Data segment —

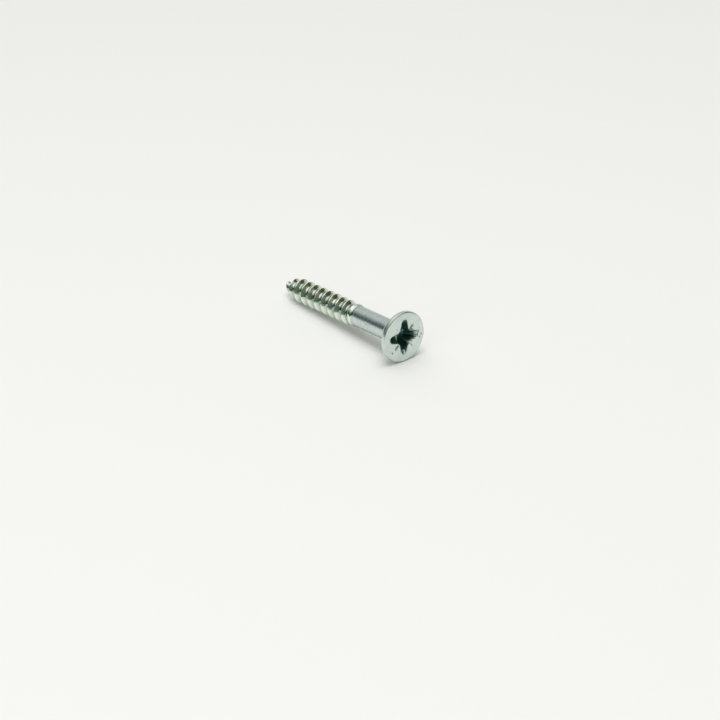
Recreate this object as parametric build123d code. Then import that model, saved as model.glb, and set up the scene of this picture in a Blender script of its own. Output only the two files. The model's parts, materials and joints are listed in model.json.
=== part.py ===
from build123d import *

import os
from math import asin, cos, degrees, pi, radians, sin, tan

# Countersunk wood screw, 3.5 x 25 mm (No. 6 x 1 in), with a type Z cross recess no. 2.
#
# The real screw is one piece of steel wire: its head is cold-formed, its recess punched and its
# thread rolled. Each node below is one of those formed features, and the nodes meet face to face.
#
# The screw is first built along its own axis. "Distance" is measured down that axis, from the
# flat face of the head (0) to the point, which is towards -X. It is then laid on its side, so
# that it rests on the rim of its head and on the last full turn of its thread. The origin is the
# centre of the head's flat face. All sizes are in millimetres.

# Driving dimensions
OVERALL_LENGTH = 25.5
HEAD_DIAMETER = 7.0
HEAD_RIM = 0.55           # height of the straight rim, with its rounded front edge
COUNTERSINK_ANGLE = 90.0
SHANK_DIAMETER = 2.9
THREAD_DIAMETER = 3.4
ROOT_DIAMETER = 2.3
PITCH = 1.5

FACE_EDGE_RADIUS = 0.19   # rounding where the flat face meets the rim
RIM_EDGE_RADIUS = 0.12    # rounding where the rim meets the cone
NECK_RADIUS = 0.4         # fillet between the cone and the shank
NECK_LAND = 0.02          # straight wire left on the head past that fillet

COLLAR_START = 9.4        # where the smooth shank ends
COLLAR_END = 10.85        # where the first groove has its full depth
COLLAR_DIAMETER = 3.12    # metal pushed up by the first roll of the thread
COLLAR_RAMP = 0.35        # length of the slope from the collar down into the first groove

CREST_PHASE = 10.2        # distance of a crest where it passes the top of the screw
CREST_WIDTH = 0.14
CREST_TAPER_START = 22.1  # distance of the last crest of full diameter
RIDGE_WIDTH = 0.95        # width of a thread ridge at its foot
RIDGE_START = 11.1        # distance of the crest where the ridge begins
RIDGE_SWELL = 0.75        # length over which the ridge then grows to its full height
RIDGE_END = 25.3          # distance of the crest where the ridge ends
RIDGE_FADE = 0.4          # length over which it sinks before that
RIDGE_LOW = 0.1           # height of the ridge at both its ends
RIDGE_SPANS = 10          # lengths that the ridge is made in, end to end
RIDGE_STEPS = 16          # steps along each of those lengths
POINT_START = 22.2        # where the core starts to taper
POINT_CURVE = 1.3         # how round the core's point is: 1 is a straight cone
CREST_CURVE = 1.7         # how round the thread's outline is over the point
CREST_TIP_RADIUS = 0.45   # radius of that outline at the tip
POINT_STEPS = 12
TIP_RADIUS = 0.06

RECESS_SPAN = 4.75        # tip to tip over two opposite wings, at the face
RECESS_FLOOR_SPAN = 2.8
RECESS_DEPTH = 1.95
CUTTER_HEIGHT = 0.2       # how far the recess cutter stands out of the face
WING_WIDTH = 1.05
WING_FLOOR_WIDTH = 0.8
WING_CORNER = 0.25
NOTCH_SPAN = 2.4          # the four small notches between the wings
NOTCH_FLOOR_SPAN = 1.5
NOTCH_WIDTH = 0.5
NOTCH_FLOOR_WIDTH = 0.4
NOTCH_CORNER = 0.15
NOTCH_DEPTH = 1.5
CENTRE_DIAMETER = 1.5     # punch point at the bottom of the recess
CENTRE_TIP_DIAMETER = 0.12
CENTRE_DEPTH = 0.35
TICK_START = 1.35         # the four short radial ticks that mark this recess type
TICK_END = 2.1
TICK_WIDTH = 0.13
TICK_DEPTH = 0.08
RECESS_TURN = -5.0        # the recess is not square to the lying screw

# Worked out from the driving dimensions
head_radius = HEAD_DIAMETER / 2
shank_radius = SHANK_DIAMETER / 2
thread_radius = THREAD_DIAMETER / 2
root_radius = ROOT_DIAMETER / 2
collar_radius = COLLAR_DIAMETER / 2
cone_end = HEAD_RIM + (head_radius - shank_radius) / tan(radians(COUNTERSINK_ANGLE / 2))
head_end = cone_end + NECK_RADIUS * tan(radians(COUNTERSINK_ANGLE / 4)) + NECK_LAND
resting_tilt = asin((head_radius - thread_radius) / (CREST_TAPER_START - FACE_EDGE_RADIUS))


def turned(*corners):
    """A sketch of half a turned section, from (distance, radius) corners."""
    return make_face(Polyline(*[(-distance, radius) for distance, radius in corners], close=True))


def near(section, distance, radius):
    """The corner of a turned section at this place."""
    return section.vertices().sort_by_distance((-distance, radius, 0))[0]


def lay_down(solid):
    """Tilt the finished piece from its own axis into the resting pose."""
    return Rot(0, -degrees(resting_tilt), 0) * solid


# Head: flat face, straight rim, 90 degree cone and a small fillet down to the shank
def head_blank():
    section = turned((0, 0), (0, head_radius), (HEAD_RIM, head_radius), (cone_end, shank_radius),
                     (head_end, shank_radius), (head_end, 0))
    section = fillet(near(section, 0, head_radius), FACE_EDGE_RADIUS)
    section = fillet(near(section, HEAD_RIM, head_radius), RIM_EDGE_RADIUS)
    section = fillet(near(section, cone_end, shank_radius), NECK_RADIUS)
    return revolve(section, Axis.X)


def tapered_slot(span, floor_span, width, floor_width, depth, turn, corner):
    """A slot through the centre, narrowing from the face down to its floor."""
    grow = 1 + CUTTER_HEIGHT / depth
    mouth_span = floor_span + (span - floor_span) * grow
    mouth_width = floor_width + (width - floor_width) * grow
    mouth = Pos(0, 0, CUTTER_HEIGHT) * Rot(0, 0, turn) * RectangleRounded(mouth_span, mouth_width, corner)
    floor = Pos(0, 0, -depth) * Rot(0, 0, turn) * RectangleRounded(floor_span, floor_width, corner)
    return loft([mouth, floor])


def recess():
    """The cross recess, looking out of the face along +Z, before it is turned onto the head."""
    cutter = tapered_slot(RECESS_SPAN, RECESS_FLOOR_SPAN, WING_WIDTH, WING_FLOOR_WIDTH,
                          RECESS_DEPTH, 0, WING_CORNER)
    cutter += tapered_slot(RECESS_SPAN, RECESS_FLOOR_SPAN, WING_WIDTH, WING_FLOOR_WIDTH,
                           RECESS_DEPTH, 90, WING_CORNER)
    for turn in (45, 135):
        cutter += tapered_slot(NOTCH_SPAN, NOTCH_FLOOR_SPAN, NOTCH_WIDTH, NOTCH_FLOOR_WIDTH,
                               NOTCH_DEPTH, turn, NOTCH_CORNER)
    cutter += Pos(0, 0, -RECESS_DEPTH - CENTRE_DEPTH / 2) * Cone(
        CENTRE_TIP_DIAMETER / 2, CENTRE_DIAMETER / 2, CENTRE_DEPTH)
    tick_length = TICK_END - TICK_START
    for turn in (45, 135, 225, 315):
        cutter += Rot(0, 0, turn) * Pos((TICK_START + TICK_END) / 2, 0, 0) * Box(
            tick_length, TICK_WIDTH, TICK_DEPTH * 2)
    return cutter


def countersunk_head():
    face = Plane(origin=(0, 0, 0), x_dir=(0, 1, 0), z_dir=(1, 0, 0))
    return head_blank() - Location(face) * Rot(0, 0, RECESS_TURN) * recess()


# Shank: the plain, unthreaded wire below the head
def plain_shank():
    return revolve(turned((head_end, 0), (head_end, shank_radius), (COLLAR_START, shank_radius),
                          (COLLAR_START, 0)), Axis.X)


# Collar: the low swollen ring where the rolled thread runs out into the shank
def runout_collar():
    ramp_start = COLLAR_END - COLLAR_RAMP
    swell = ThreePointArc((-COLLAR_START, shank_radius),
                          (-(COLLAR_START + ramp_start) / 2, collar_radius),
                          (-ramp_start, shank_radius))
    rest = Polyline((-ramp_start, shank_radius), (-COLLAR_END, root_radius), (-COLLAR_END, 0),
                    (-COLLAR_START, 0), (-COLLAR_START, shank_radius))
    return revolve(make_face(swell + rest), Axis.X)


# Core: the root cylinder that the thread ridge stands on
def thread_core():
    return revolve(turned((COLLAR_END, 0), (COLLAR_END, root_radius), (POINT_START, root_radius),
                          (POINT_START, 0)), Axis.X)


# Point: the tapered end of the core, an arc that leaves the core without a corner
def core_radius(distance):
    """Radius of the plain core or point at this distance."""
    taper = max(0, distance - POINT_START) / (OVERALL_LENGTH - POINT_START)
    return root_radius - (root_radius - TIP_RADIUS) * taper ** POINT_CURVE


def gimlet_point():
    step = (OVERALL_LENGTH - POINT_START) / POINT_STEPS
    distances = [POINT_START + step * i for i in range(POINT_STEPS + 1)]
    flank = Spline(*[(-distance, core_radius(distance)) for distance in distances])
    base = Polyline((-OVERALL_LENGTH, TIP_RADIUS), (-OVERALL_LENGTH, 0), (-POINT_START, 0),
                    (-POINT_START, root_radius))
    return revolve(make_face(flank + base), Axis.X)


# Thread: one right-hand ridge that starts behind the collar and dies away on the point
def crest_radius(distance):
    """Radius of the crest at this distance."""
    fade = max(0, distance - CREST_TAPER_START) / (OVERALL_LENGTH - CREST_TAPER_START)
    full = thread_radius - (thread_radius - CREST_TIP_RADIUS) * fade ** CREST_CURVE
    low = core_radius(distance) + RIDGE_LOW
    grown = min(1, (distance - RIDGE_START) / RIDGE_SWELL, (RIDGE_END - distance) / RIDGE_FADE)
    return low + (full - low) * grown


def ridge_section(distance):
    """Corners of the ridge's section, as (offset along the screw, radius)."""
    crest = crest_radius(distance)
    slope = (RIDGE_WIDTH - CREST_WIDTH) / 2 / (thread_radius - root_radius)
    foot = CREST_WIDTH / 2 + slope * (crest - core_radius(distance))
    return ((-foot, core_radius(distance - foot)), (-CREST_WIDTH / 2, crest),
            (CREST_WIDTH / 2, crest), (foot, core_radius(distance + foot)),
            (0, core_radius(distance)))


def ridge_lines(start, end):
    """Each corner of the ridge's section, as points along its helix."""
    lines = [[] for corner in ridge_section(start)]
    for step in range(RIDGE_STEPS + 1):
        distance = start + (end - start) * step / RIDGE_STEPS
        angle = 2 * pi * (distance - CREST_PHASE) / PITCH
        for line, (offset, radius) in zip(lines, ridge_section(distance)):
            line.append(Vector(-distance - offset, radius * sin(angle), radius * cos(angle)))
    return lines


def thread():
    """Ruled faces join the helices of neighbouring corners, and a flat face closes each end."""
    span = (RIDGE_END - RIDGE_START) / RIDGE_SPANS
    shares = [step / RIDGE_STEPS for step in range(RIDGE_STEPS + 1)]
    faces = []
    for number in range(RIDGE_SPANS):
        start = RIDGE_START + number * span
        lines = ridge_lines(start, start + span)
        helices = [Edge.make_spline(line, parameters=shares) for line in lines]
        faces += [Face.make_surface_from_curves(helices[i - 1], helices[i])
                  for i in range(len(helices))]
        if number == 0:
            faces.append(Face(Wire.make_polygon([line[0] for line in lines])))
    faces.append(Face(Wire.make_polygon([line[-1] for line in lines])))
    return Solid(Shell(Face.sew_faces(faces)[0]))


os.makedirs("parts", exist_ok=True)
for make_piece in (countersunk_head, plain_shank, runout_collar, thread_core, gimlet_point, thread):
    export_step(lay_down(make_piece()), f"parts/{make_piece.__name__}.step")
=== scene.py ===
import json
from math import atan2, copysign, cos, exp, hypot, pi, radians, sin, sqrt

import bmesh
import bpy
from mathutils import Matrix, Vector, noise


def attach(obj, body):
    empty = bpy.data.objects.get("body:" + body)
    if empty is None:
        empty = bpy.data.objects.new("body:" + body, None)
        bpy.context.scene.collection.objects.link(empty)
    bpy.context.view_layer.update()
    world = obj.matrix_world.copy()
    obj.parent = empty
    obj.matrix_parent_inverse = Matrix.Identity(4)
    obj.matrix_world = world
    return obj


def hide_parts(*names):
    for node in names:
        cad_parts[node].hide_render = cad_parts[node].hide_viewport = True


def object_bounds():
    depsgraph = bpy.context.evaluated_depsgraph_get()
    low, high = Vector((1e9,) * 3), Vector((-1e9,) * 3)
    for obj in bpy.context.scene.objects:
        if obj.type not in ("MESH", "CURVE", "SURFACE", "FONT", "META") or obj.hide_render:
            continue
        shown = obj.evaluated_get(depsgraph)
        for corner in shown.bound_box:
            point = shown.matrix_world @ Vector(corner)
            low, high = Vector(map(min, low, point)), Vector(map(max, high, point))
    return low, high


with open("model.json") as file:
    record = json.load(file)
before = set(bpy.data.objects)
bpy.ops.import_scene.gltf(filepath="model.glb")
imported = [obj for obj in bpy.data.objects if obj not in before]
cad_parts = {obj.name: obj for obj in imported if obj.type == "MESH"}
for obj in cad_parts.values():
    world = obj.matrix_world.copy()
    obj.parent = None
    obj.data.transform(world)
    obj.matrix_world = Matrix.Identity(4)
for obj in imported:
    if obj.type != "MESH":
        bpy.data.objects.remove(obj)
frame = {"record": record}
cad_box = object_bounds()

# ---- Camera ---------------------------------------------------------------------------------
# A long lens looks down at the screw from in front of its head and from one side, so that the
# head is nearest, the point is furthest away, and there is plain floor all round.
CAMERA_AZIMUTH = radians(50.68)
CAMERA_ELEVATION = radians(29.19)
CAMERA_DISTANCE = 0.2391      # from the centre of the head's face, along the view
CAMERA_ASIDE = 0.005865       # how far the camera stands to the left of that centre
CAMERA_BELOW = 0.003031       # and below it
CAMERA_LENS = 90.3            # mm
SENSOR_WIDTH = 36             # mm
CAMERA_SEES = (0.01, 10)      # nearest and furthest distance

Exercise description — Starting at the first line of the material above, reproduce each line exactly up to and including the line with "NECK_LAND = 0.02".

Answer to the task —
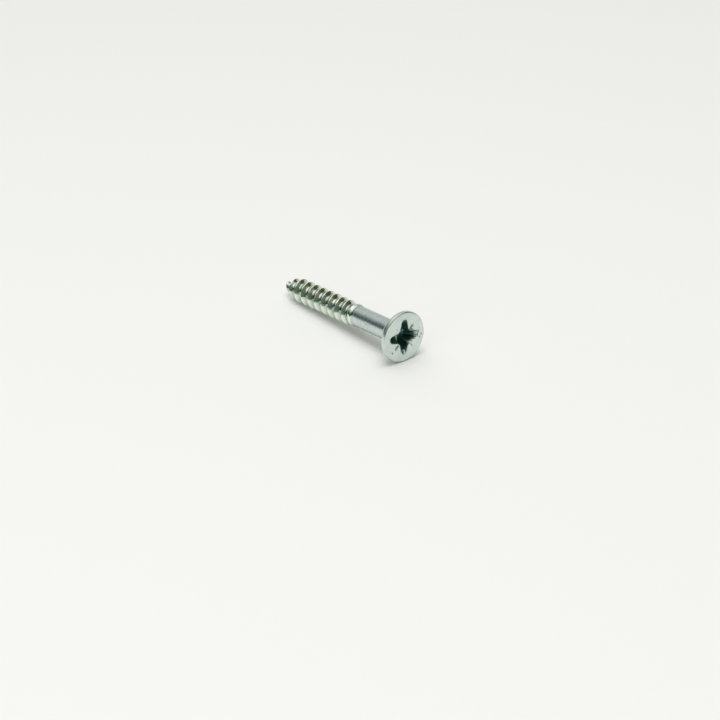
Recreate this object as parametric build123d code. Then import that model, saved as model.glb, and set up the scene of this picture in a Blender script of its own. Output only the two files. The model's parts, materials and joints are listed in model.json.
=== part.py ===
from build123d import *

import os
from math import asin, cos, degrees, pi, radians, sin, tan

# Countersunk wood screw, 3.5 x 25 mm (No. 6 x 1 in), with a type Z cross recess no. 2.
#
# The real screw is one piece of steel wire: its head is cold-formed, its recess punched and its
# thread rolled. Each node below is one of those formed features, and the nodes meet face to face.
#
# The screw is first built along its own axis. "Distance" is measured down that axis, from the
# flat face of the head (0) to the point, which is towards -X. It is then laid on its side, so
# that it rests on the rim of its head and on the last full turn of its thread. The origin is the
# centre of the head's flat face. All sizes are in millimetres.

# Driving dimensions
OVERALL_LENGTH = 25.5
HEAD_DIAMETER = 7.0
HEAD_RIM = 0.55           # height of the straight rim, with its rounded front edge
COUNTERSINK_ANGLE = 90.0
SHANK_DIAMETER = 2.9
THREAD_DIAMETER = 3.4
ROOT_DIAMETER = 2.3
PITCH = 1.5

FACE_EDGE_RADIUS = 0.19   # rounding where the flat face meets the rim
RIM_EDGE_RADIUS = 0.12    # rounding where the rim meets the cone
NECK_RADIUS = 0.4         # fillet between the cone and the shank
NECK_LAND = 0.02          # straight wire left on the head past that fillet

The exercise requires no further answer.